### Collected material
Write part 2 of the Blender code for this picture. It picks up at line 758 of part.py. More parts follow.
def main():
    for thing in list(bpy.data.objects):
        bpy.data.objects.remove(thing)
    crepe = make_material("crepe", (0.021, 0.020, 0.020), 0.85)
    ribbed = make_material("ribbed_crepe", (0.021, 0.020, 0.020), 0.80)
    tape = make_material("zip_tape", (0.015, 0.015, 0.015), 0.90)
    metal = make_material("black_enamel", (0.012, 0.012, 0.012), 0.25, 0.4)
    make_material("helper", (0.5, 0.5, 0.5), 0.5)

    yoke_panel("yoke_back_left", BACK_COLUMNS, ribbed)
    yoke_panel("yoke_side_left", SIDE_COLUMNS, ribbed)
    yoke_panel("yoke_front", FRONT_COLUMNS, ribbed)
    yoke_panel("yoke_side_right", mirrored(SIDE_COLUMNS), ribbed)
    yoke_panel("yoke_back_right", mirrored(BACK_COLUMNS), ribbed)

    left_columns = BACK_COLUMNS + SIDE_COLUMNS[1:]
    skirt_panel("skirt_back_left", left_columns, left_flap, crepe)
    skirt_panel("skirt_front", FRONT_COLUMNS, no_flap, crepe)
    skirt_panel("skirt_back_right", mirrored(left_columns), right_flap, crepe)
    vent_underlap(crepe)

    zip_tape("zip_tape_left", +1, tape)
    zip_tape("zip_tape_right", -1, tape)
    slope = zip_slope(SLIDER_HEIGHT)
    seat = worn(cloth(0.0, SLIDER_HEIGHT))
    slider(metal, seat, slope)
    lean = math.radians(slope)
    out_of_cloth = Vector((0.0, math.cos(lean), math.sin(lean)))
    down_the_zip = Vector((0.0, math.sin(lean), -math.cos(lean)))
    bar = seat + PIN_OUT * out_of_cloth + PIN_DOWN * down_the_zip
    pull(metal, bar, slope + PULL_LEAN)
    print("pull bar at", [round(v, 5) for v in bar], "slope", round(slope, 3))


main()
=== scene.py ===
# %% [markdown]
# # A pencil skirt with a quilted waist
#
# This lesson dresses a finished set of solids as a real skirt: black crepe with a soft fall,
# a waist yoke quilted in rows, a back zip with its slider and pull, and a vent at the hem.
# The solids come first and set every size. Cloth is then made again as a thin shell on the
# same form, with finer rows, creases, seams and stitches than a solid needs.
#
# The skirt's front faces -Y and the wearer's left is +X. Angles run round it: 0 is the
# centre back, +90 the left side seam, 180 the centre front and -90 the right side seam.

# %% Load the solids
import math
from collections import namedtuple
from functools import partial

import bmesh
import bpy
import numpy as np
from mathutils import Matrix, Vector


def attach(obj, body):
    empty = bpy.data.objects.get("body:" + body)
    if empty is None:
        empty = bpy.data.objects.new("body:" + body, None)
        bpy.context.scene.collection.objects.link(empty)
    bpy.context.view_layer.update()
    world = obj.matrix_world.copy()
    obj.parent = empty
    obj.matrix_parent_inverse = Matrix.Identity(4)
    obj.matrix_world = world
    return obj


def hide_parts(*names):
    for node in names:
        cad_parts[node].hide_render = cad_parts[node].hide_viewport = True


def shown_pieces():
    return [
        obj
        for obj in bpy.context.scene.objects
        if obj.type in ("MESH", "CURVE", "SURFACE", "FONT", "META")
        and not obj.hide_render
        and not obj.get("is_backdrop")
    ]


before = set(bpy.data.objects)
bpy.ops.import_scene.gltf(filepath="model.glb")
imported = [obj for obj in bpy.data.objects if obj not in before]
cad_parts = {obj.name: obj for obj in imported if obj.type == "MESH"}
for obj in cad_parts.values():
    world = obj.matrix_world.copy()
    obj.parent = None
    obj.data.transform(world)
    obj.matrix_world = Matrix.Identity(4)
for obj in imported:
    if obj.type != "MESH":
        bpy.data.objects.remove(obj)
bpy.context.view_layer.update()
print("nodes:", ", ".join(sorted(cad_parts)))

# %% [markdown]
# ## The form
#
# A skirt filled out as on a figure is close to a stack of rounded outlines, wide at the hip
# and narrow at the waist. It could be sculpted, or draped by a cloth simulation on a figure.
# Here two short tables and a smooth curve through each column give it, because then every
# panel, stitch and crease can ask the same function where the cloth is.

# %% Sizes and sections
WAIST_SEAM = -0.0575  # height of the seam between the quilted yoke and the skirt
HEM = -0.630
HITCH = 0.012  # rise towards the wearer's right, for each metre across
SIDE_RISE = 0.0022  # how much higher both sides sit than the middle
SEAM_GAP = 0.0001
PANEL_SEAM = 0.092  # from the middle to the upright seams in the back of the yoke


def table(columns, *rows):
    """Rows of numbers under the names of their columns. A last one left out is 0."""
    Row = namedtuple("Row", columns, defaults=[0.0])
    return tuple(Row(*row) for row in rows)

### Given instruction
Reproduce the data shown above exactly.

### Written solution
Write part 2 of the Blender code for this picture. It picks up at line 758 of part.py. More parts follow.
def main():
    for thing in list(bpy.data.objects):
        bpy.data.objects.remove(thing)
    crepe = make_material("crepe", (0.021, 0.020, 0.020), 0.85)
    ribbed = make_material("ribbed_crepe", (0.021, 0.020, 0.020), 0.80)
    tape = make_material("zip_tape", (0.015, 0.015, 0.015), 0.90)
    metal = make_material("black_enamel", (0.012, 0.012, 0.012), 0.25, 0.4)
    make_material("helper", (0.5, 0.5, 0.5), 0.5)

    yoke_panel("yoke_back_left", BACK_COLUMNS, ribbed)
    yoke_panel("yoke_side_left", SIDE_COLUMNS, ribbed)
    yoke_panel("yoke_front", FRONT_COLUMNS, ribbed)
    yoke_panel("yoke_side_right", mirrored(SIDE_COLUMNS), ribbed)
    yoke_panel("yoke_back_right", mirrored(BACK_COLUMNS), ribbed)

    left_columns = BACK_COLUMNS + SIDE_COLUMNS[1:]
    skirt_panel("skirt_back_left", left_columns, left_flap, crepe)
    skirt_panel("skirt_front", FRONT_COLUMNS, no_flap, crepe)
    skirt_panel("skirt_back_right", mirrored(left_columns), right_flap, crepe)
    vent_underlap(crepe)

    zip_tape("zip_tape_left", +1, tape)
    zip_tape("zip_tape_right", -1, tape)
    slope = zip_slope(SLIDER_HEIGHT)
    seat = worn(cloth(0.0, SLIDER_HEIGHT))
    slider(metal, seat, slope)
    lean = math.radians(slope)
    out_of_cloth = Vector((0.0, math.cos(lean), math.sin(lean)))
    down_the_zip = Vector((0.0, math.sin(lean), -math.cos(lean)))
    bar = seat + PIN_OUT * out_of_cloth + PIN_DOWN * down_the_zip
    pull(metal, bar, slope + PULL_LEAN)
    print("pull bar at", [round(v, 5) for v in bar], "slope", round(slope, 3))


main()
=== scene.py ===
# %% [markdown]
# # A pencil skirt with a quilted waist
#
# This lesson dresses a finished set of solids as a real skirt: black crepe with a soft fall,
# a waist yoke quilted in rows, a back zip with its slider and pull, and a vent at the hem.
# The solids come first and set every size. Cloth is then made again as a thin shell on the
# same form, with finer rows, creases, seams and stitches than a solid needs.
#
# The skirt's front faces -Y and the wearer's left is +X. Angles run round it: 0 is the
# centre back, +90 the left side seam, 180 the centre front and -90 the right side seam.

# %% Load the solids
import math
from collections import namedtuple
from functools import partial

import bmesh
import bpy
import numpy as np
from mathutils import Matrix, Vector


def attach(obj, body):
    empty = bpy.data.objects.get("body:" + body)
    if empty is None:
        empty = bpy.data.objects.new("body:" + body, None)
        bpy.context.scene.collection.objects.link(empty)
    bpy.context.view_layer.update()
    world = obj.matrix_world.copy()
    obj.parent = empty
    obj.matrix_parent_inverse = Matrix.Identity(4)
    obj.matrix_world = world
    return obj


def hide_parts(*names):
    for node in names:
        cad_parts[node].hide_render = cad_parts[node].hide_viewport = True


def shown_pieces():
    return [
        obj
        for obj in bpy.context.scene.objects
        if obj.type in ("MESH", "CURVE", "SURFACE", "FONT", "META")
        and not obj.hide_render
        and not obj.get("is_backdrop")
    ]


before = set(bpy.data.objects)
bpy.ops.import_scene.gltf(filepath="model.glb")
imported = [obj for obj in bpy.data.objects if obj not in before]
cad_parts = {obj.name: obj for obj in imported if obj.type == "MESH"}
for obj in cad_parts.values():
    world = obj.matrix_world.copy()
    obj.parent = None
    obj.data.transform(world)
    obj.matrix_world = Matrix.Identity(4)
for obj in imported:
    if obj.type != "MESH":
        bpy.data.objects.remove(obj)
bpy.context.view_layer.update()
print("nodes:", ", ".join(sorted(cad_parts)))

# %% [markdown]
# ## The form
#
# A skirt filled out as on a figure is close to a stack of rounded outlines, wide at the hip
# and narrow at the waist. It could be sculpted, or draped by a cloth simulation on a figure.
# Here two short tables and a smooth curve through each column give it, because then every
# panel, stitch and crease can ask the same function where the cloth is.

# %% Sizes and sections
WAIST_SEAM = -0.0575  # height of the seam between the quilted yoke and the skirt
HEM = -0.630
HITCH = 0.012  # rise towards the wearer's right, for each metre across
SIDE_RISE = 0.0022  # how much higher both sides sit than the middle
SEAM_GAP = 0.0001
PANEL_SEAM = 0.092  # from the middle to the upright seams in the back of the yoke


def table(columns, *rows):
    """Rows of numbers under the names of their columns. A last one left out is 0."""
    Row = namedtuple("Row", columns, defaults=[0.0])
    return tuple(Row(*row) for row in rows)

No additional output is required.